Haben Sie denn eine Lieblingsoper oder ein Stück, das Sie ganz besonders begeistert?

 

Michael Ziesenis: Über diese Frage habe ich tatsächlich heute Morgen schon nachgedacht und bin zu dem Schluss gekommen, dass ich jede Spielzeit eine Lieblingsoper habe. Diese Spielzeit war das ganz eindeutig La Juive. Diese Produktion hat mich umgehauen. Die Musik, die Inszenierung, die Sänger*innen, da hat alles gestimmt. Abgesehen davon noch Der Barbier von Sevilla. Aber eine richtige Lieblingsoper habe ich nicht.

 

Wir haben eben schon kurz über die Coronakrise gesprochen. Haben Sie sich online Vorstellungen angeschaut während der Quarantäne?

 

Michael Ziesenis: Ich habe im Fernsehen eine Inszenierung der Zauberflöte gesehen und Carmen an der Staatsoper Berlin. Außerdem habe ich den Online Spielplan der Staatsoper Hannover verfolgt. Mir gefällt die Idee mit den Balkonkonzerten sehr gut, bei denen das Theater kleine, unangekündigte Konzerte in verschiedenen Stadtteilen gibt. Es ist gerade sicher ganz besonders wichtig, Präsenz zu zeigen, vor allem analog. Es gibt ja sehr viele Online Angebote, aber vor einem Bildschirm zu sitzen, kann einen Theaterabend nicht ersetzen. Es ist Konserve und die Atmosphäre und die Akustik fehlt.
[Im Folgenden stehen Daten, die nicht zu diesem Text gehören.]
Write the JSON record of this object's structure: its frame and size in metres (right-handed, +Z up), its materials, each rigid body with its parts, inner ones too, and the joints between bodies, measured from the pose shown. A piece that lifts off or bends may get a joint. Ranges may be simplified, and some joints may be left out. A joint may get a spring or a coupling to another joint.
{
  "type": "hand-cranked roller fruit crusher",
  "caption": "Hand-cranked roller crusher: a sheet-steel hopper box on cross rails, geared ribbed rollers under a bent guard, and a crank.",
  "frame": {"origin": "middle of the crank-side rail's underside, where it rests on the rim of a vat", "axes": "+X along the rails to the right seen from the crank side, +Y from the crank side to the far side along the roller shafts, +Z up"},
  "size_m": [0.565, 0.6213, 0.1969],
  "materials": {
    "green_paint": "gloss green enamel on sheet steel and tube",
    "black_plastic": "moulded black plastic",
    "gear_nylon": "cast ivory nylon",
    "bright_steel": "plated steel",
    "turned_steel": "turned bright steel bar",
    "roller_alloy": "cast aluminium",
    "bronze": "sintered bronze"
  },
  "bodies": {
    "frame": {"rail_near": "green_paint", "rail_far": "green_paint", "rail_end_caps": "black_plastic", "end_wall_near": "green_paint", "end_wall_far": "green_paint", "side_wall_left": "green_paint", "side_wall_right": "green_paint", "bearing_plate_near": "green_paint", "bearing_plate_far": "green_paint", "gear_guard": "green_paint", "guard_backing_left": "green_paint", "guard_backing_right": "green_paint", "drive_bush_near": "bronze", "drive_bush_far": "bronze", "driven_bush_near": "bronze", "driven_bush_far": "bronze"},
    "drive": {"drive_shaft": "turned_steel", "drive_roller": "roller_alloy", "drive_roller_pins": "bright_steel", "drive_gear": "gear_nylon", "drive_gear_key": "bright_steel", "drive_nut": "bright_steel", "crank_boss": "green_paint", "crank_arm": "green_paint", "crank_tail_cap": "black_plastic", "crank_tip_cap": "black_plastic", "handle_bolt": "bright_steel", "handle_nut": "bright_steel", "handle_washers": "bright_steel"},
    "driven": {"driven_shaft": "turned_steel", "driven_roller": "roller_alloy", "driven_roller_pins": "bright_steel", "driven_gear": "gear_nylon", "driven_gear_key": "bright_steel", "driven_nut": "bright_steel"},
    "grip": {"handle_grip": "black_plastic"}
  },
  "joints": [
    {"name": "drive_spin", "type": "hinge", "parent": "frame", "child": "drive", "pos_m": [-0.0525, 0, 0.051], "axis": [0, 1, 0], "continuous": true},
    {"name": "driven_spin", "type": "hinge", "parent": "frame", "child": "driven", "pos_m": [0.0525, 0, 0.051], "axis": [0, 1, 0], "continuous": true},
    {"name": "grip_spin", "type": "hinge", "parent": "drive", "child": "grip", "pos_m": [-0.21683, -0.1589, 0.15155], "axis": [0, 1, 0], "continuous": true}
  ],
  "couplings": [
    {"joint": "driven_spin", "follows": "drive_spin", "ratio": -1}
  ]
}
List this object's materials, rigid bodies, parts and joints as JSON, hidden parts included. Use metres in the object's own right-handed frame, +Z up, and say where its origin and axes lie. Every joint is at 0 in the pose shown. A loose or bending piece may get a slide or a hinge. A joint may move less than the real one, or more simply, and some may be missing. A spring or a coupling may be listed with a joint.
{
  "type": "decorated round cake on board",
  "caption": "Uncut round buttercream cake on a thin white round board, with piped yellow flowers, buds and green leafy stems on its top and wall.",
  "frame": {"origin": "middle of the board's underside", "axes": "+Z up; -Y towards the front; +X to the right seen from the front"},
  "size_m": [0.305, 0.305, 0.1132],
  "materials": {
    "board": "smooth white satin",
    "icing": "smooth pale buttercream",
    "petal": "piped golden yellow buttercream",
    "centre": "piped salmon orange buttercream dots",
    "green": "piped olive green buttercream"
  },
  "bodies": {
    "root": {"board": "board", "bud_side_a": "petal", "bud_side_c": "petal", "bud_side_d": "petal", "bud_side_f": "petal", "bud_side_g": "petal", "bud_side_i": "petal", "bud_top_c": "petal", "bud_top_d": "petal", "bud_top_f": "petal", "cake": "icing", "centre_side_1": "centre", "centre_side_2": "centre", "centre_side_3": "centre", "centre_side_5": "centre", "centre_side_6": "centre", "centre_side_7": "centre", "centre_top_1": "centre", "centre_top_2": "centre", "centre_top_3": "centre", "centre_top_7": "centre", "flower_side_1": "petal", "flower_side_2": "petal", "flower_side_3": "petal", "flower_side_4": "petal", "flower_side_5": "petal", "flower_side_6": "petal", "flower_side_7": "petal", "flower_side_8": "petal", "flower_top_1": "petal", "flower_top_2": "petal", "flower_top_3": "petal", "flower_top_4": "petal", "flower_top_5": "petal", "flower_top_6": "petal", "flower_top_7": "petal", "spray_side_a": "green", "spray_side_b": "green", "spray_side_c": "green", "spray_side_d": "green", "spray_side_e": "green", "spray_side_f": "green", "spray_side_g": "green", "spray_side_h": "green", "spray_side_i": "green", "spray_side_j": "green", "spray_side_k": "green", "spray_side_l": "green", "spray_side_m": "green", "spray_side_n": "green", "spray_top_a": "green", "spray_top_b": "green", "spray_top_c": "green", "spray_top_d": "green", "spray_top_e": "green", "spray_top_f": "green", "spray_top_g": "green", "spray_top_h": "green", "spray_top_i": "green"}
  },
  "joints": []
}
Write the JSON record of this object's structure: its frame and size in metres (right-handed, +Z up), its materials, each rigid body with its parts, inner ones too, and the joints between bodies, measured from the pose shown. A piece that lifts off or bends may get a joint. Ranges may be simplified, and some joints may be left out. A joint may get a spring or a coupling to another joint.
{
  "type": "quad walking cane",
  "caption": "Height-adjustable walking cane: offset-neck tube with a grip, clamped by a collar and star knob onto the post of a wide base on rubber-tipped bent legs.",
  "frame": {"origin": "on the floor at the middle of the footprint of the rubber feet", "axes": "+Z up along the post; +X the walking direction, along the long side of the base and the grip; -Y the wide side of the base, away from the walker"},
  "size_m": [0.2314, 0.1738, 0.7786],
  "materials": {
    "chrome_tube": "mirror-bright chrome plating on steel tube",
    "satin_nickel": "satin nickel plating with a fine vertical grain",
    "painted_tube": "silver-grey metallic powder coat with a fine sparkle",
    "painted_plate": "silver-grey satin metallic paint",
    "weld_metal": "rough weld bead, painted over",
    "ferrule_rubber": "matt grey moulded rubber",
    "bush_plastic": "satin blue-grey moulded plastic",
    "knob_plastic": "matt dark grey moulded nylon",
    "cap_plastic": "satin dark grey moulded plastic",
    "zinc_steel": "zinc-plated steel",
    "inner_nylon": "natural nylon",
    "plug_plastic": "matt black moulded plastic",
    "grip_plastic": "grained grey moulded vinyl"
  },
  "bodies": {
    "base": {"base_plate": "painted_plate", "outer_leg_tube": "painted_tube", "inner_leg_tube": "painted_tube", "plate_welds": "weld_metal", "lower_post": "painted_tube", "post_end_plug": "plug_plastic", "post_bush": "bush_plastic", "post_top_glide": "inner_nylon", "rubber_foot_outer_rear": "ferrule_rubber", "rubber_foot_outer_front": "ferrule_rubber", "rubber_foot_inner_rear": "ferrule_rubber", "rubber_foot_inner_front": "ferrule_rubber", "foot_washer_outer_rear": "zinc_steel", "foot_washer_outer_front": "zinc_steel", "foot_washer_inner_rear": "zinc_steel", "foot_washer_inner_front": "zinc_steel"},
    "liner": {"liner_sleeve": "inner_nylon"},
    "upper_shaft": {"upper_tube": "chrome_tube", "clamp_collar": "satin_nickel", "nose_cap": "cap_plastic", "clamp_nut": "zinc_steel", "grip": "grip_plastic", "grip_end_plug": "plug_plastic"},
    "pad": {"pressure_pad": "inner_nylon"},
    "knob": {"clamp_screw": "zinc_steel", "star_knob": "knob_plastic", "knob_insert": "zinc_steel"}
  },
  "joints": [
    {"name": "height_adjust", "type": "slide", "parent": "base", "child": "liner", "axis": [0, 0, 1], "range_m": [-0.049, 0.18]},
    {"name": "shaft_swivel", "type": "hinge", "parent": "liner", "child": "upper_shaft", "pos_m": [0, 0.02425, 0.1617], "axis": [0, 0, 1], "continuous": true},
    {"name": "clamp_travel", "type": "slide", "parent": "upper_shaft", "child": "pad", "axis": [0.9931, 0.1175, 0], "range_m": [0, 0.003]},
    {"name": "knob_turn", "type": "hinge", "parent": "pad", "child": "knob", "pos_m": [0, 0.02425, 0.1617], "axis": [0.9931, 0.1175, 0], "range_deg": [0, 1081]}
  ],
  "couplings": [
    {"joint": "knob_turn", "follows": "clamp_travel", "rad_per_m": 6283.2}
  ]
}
Aber natürlich kann man momentan keine Massen auf die Bühne stellen. Chor, Solist*innen und Orchester in einem geschlossenen Raum und dazu das Publikum. Zwar wäre es möglich, die Menschen mit Sicherheitsabstand über den Raum verteilen, aber das ist für die Auftretenden sicherlich auch frustrierend, wenn sie für einen fast leeren Raum singen. Und das größte Problem ist natürlich diese Ungewissheit, dass man nicht weiß, ob und wann man wieder spielen kann. Ich freue mich aber auf die Vorstellungen in Herrenhausen und hoffe, dann bald wieder das Opernhaus durch den Vordereingang betreten zu können.

 

Das Interview wurde von Joelle Lieser geführt.